The summit, hosted by the Coalition to Transform Advanced Care (C-TAC), and sponsored by several organizations, including HCCI, brought together hundreds of providers, practices, organizations, innovators and thought leaders. Over the three days, the participants took part in presentations and panels, interactive “labs,” breakout sessions, exhibits and countless opportunities for networking.
One of the most compelling discussions at the Summit was between Jon Broyles, executive director of C-TAC, and “patient champion” Shirley Roberson, who shared her Blue Chair story focused on the critical importance of listening to, and honoring, a patient’s voice.
The summit also saw Broyles announce C-TAC’s new “moonshot” goal centered on providing millions of seriously ill patients with a high quality of life by 2030. (Learn more about what a moonshot goal is here.) In sharing his thoughts on the goal, Broyles explained, “Quality of life is the ultimate outcome we’re all seeking, not just during serious illness, but throughout our lives. The challenge is that each person defines it differently. We have to figure out how to quantify it because we must be accountable to Shirley and millions of others, and because groups like CMS [The Centers for Medicare and Medicaid Services] will need a formula to measure it.”
Where’s a good place to start with that definition of “quality of life”? According to Broyles, it’s asking ourselves what makes a good and joyful life, and what is the purpose of all the things we do, like going to work, getting married, having hobbies, and so forth? Then, he adds, we must ask that same question of each patient to see how they define it.
As with all big goals, Broyles discussed the fact that this is just the first iteration of the “moonshot” goal, and that the specifics, including the number of lives touched, could change over time. But, he explained, “It’s important to not only focus on the big numbers. If we only focus on the ‘millions,’ that can be too big, too overwhelming to understand and to really change behaviors. Instead, we at C-TAC say, ‘Millions start with one.’ What can we do to change one life? From that, others will follow.”
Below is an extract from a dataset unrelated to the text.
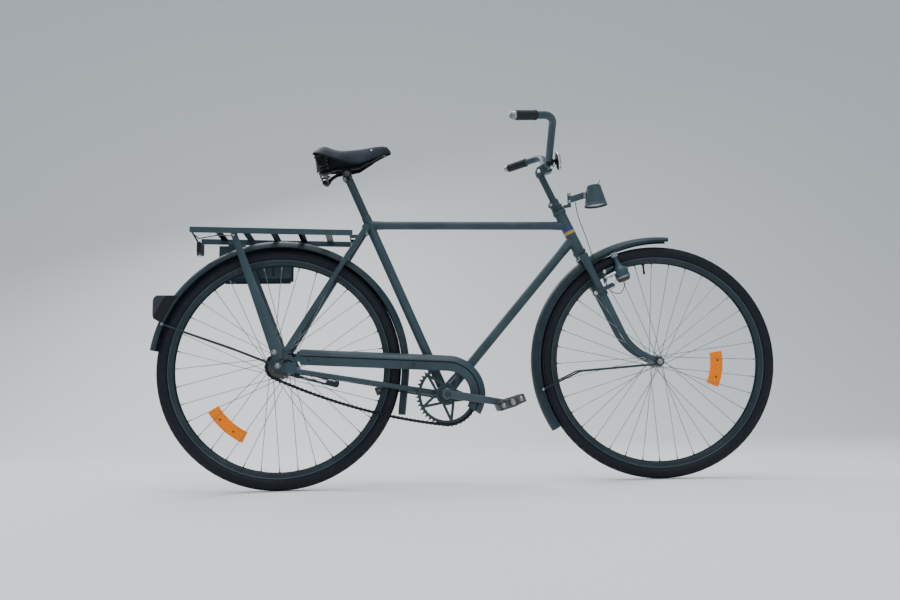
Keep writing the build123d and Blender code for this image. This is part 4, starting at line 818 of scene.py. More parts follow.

When asked how C-TAC and HCCI can work together, along with the other organizations in the advanced care space, to “focus on the one,” Broyles answered, “We’re all facing a significant human and societal challenge, where the need will so far outpace what individual groups can do, that we have to figure out how to do it together. We must be open to new ideas, while building on what’s working now. This includes thinking about the role that caregivers, volunteers, communities, employers and others play in supporting each patient.”
Focusing on the importance of taking into account the patient’s perspective in this collaboration, Broyles added, “We need to understand how patients experience care and view quality of life along a continuum. Then, all the providing groups, whether it’s palliative care, hospice care, home-based primary care or other models of care, must work together to create a seamless experience for the patient. The goal is an experience where patients’ needs are anticipated and met, without them having to do extra work or perform extra coordination to make it happen. After all, they have enough to think about and do.”
Reinforcing this focus on collaboration, HCCI presented a well-received video, entitled “The Intersection of Home-Based Primary and Home-Based Palliative Care.” In the video, Dr. Thomas Cornwell, CEO of HCCI and founder of Northwestern Medicine HomeCare Physicians, shared that, “Home-based primary care can add significant value to an existing home-based palliative care program. This effort can include providing education and technical assistance to palliative and hospice programs and the patients they serve.”